The Lord had told me to continue on with school, so I did. I ended up at Ohio Christian University. This is where I got my Bachelor’s degree in Psychology and my Master’s degree in Pastoral Care and Counseling. At this time my life seemed to be going great except my dating life.
I had ruined a few good relationships because I was still working on me. A friend of mine ended up setting me up on a date. She told me that we both love God, we are both ambitious and we would be great together. We started to date and I ended up falling for the guy. I did not know that he was dating someone else at the same time, who he eventually ended up making his girlfriend. My friend sent me a screenshot of their making it “official” post and said congratulations thinking it was me. But, it was not me!
My heart was crushed and I went into depression. I was feeling every negative emotion that you could think of; not being good enough, rejected, broken. How did I find myself here again? I was feeling so discouraged and unmotivated. One thing I can say is that no matter what has happened to me, I always found my way back to the Lord. It took me a few months to rebuild myself again. Everything that I had been through was forming the foundation for Braveheart.

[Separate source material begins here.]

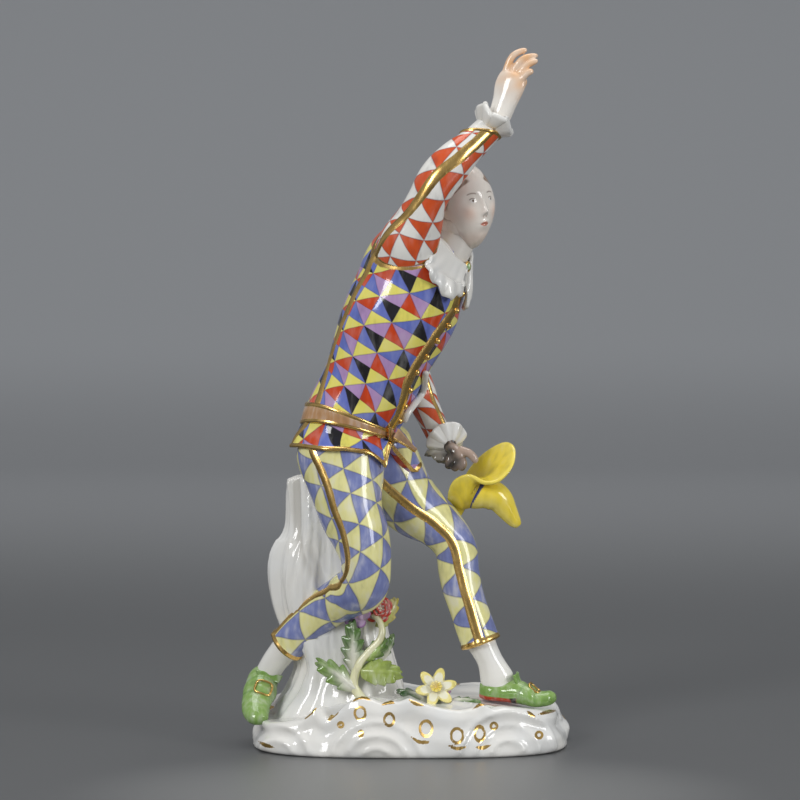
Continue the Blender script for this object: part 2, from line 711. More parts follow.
stump_path = [
    [-10, 3, -3, 11.5, 10],
    [-10, 3, 1.5, 8.8, 8],
    [-10.4, 3, 6, 7.4, 6.8],
    [-11.8, 3, 11, 8, 6.8],
    [-12.8, 3, 16, 8.6, 6.6],
    [-13, 3, 21, 8.2, 6.2],
    [-13.2, 3, 26, 6.2, 5.6],
    [-14.2, 3, 30.5, 5, 4.8],
    [-15.2, 3, 34.4, 4.2, 4],
]
share, angle = rows(220), turn(300)
ribs = 1 + 0.05 * np.sin(angle * 6 + share * 3) + 0.03 * np.sin(angle * 11 + 2 * np.sin(share * 5))
ribs = ribs + 0.016 * np.sin(angle * 23 + share * 9)
ribs = ribs - 0.03 * bump(np.sin(angle * 5 + share * 4 + 0.7), 1, 0.12)
bark = limb(stump_path, [1, 0, 0], angle, share, ribs * closing(share, 1, 0.95, 0.03))


# %% Fusing shells into one body
def fuse(name, parts, voxel, smoothing, material, paint, carve=None):
    """Joins closed shells by a voxel remesh (size in metres), relaxes it and paints it from its points."""
    for part in parts:
        pieces.remove(part)
    points = [np.empty(len(p.data.vertices) * 3, np.float32) for p in parts]
    faces, offset = [], 0
    for part, store_in in zip(parts, points):
        part.data.vertices.foreach_get("co", store_in)
        faces += [[v + offset for v in f.vertices] for f in part.data.polygons]
        offset += len(part.data.vertices)
        bpy.data.objects.remove(part)
    rough = bpy.data.meshes.new(name)
    rough.from_pydata(np.concatenate(points).reshape(-1, 3).tolist(), [], faces)
    joined = bpy.data.objects.new(name, rough)
    bpy.context.scene.collection.objects.link(joined)
    remesh = joined.modifiers.new("fuse", "REMESH")
    remesh.mode = "VOXEL"
    remesh.voxel_size = voxel
    relax = joined.modifiers.new("relax", "SMOOTH")
    relax.factor = 0.5
    relax.iterations = smoothing
    evaluated = joined.evaluated_get(bpy.context.evaluated_depsgraph_get())
    mesh = bpy.data.meshes.new_from_object(evaluated)
    mesh.name = name
    bpy.data.objects.remove(joined)
    mesh.shade_smooth()
    spots = np.empty(len(mesh.vertices) * 3, np.float32)
    mesh.vertices.foreach_get("co", spots)
    spots = (spots.reshape(-1, 3) - [0, 0, ground]) / unit
    if carve:
        normals = np.empty(len(mesh.vertices) * 3, np.float32)
        mesh.vertex_normals.foreach_get("vector", normals)
        spots = spots + carve(spots)[:, None] * normals.reshape(-1, 3)
        mesh.vertices.foreach_set("co", (spots * unit + [0, 0, ground]).astype(np.float32).ravel())
        mesh.update()
    return add_piece(name, mesh, material, paint(spots))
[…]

Little did I know that a moment at a stoplight would change my life forever, it was there that Braveheart was birthed. As I sat there, one word dropped in my spirit .. “Braveheart.” Following that came, “a heart that’s been broken, but still has a beat.” I realized then that my heart was special. I have been able to overcome so many things that were meant to break me and keep me down, and through it all, I discovered my desire to help, encourage and empower others to realize their hearts are braver than they know.